The blackest of them all was Little Murders, adapted from the play by its author, celebrated cartoonist and humorist Jules Feiffer. The film centers on Patsy (stage star Marcia Rodd), an absurdly optimistic New Yorker who soldiers on in the face of blackouts, brownouts, garbage strikes, gangs, apathy, and random murders, some in her own family, committed for no reason by unknown assailants the ineffectual police will never hope to catch. She meets photographer Alfred (Elliott Gould), who has numbed out a long time ago.

Since he has no will left to say no, she ropes him into marriage and the two, each in their way, try to survive in one hostile city. This is funny in a desperate way, but it was also a little too close to the truth of that time to be comfortable. The film was the best directorial effort of actor-director Alan Arkin.

 

7. Fat City (1972)

fat-city-1972

Classic era directorial great John Huston seemed to just be wating for New Hollywood and its freedoms to happen. Coming off a bad half decade or so, Huston stunned the 1972 Cannes Film Festival with his out of competition entry, for which there had been no great expectations.

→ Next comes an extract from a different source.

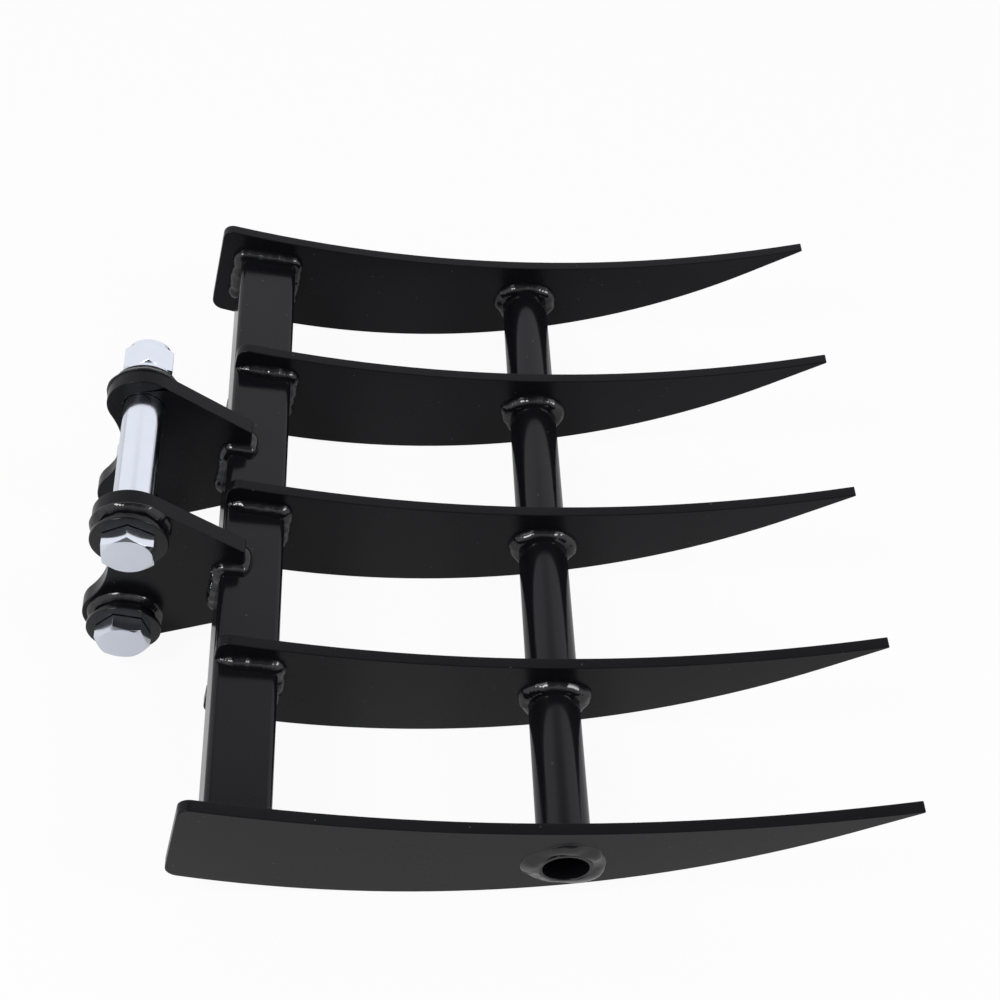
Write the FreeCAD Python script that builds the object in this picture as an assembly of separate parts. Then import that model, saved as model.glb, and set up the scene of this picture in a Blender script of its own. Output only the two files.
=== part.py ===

Fat City, adapted by Leonad Gardner from his own novel, dealt with a number of down and out residents of then contemporary Bakersfield, California. The main focus is on Tully (an excellent Stacey Keach), who once was a promising boxer but now labors picking crops to support his drinking habit. He befriends young Ernie (Jeff Bridges, quite early in his career), who hopes to be a boxer and falls in with brassy but pathetic barfly Oma (a stunning, Oscar nominated Susan Tyrell).

Huston is unsparing but compassionate in depicting the hopeless lives inhabiting a bleak milleau. No one much came to see it, but it set Huston on a new and fertile career path for the next two decades.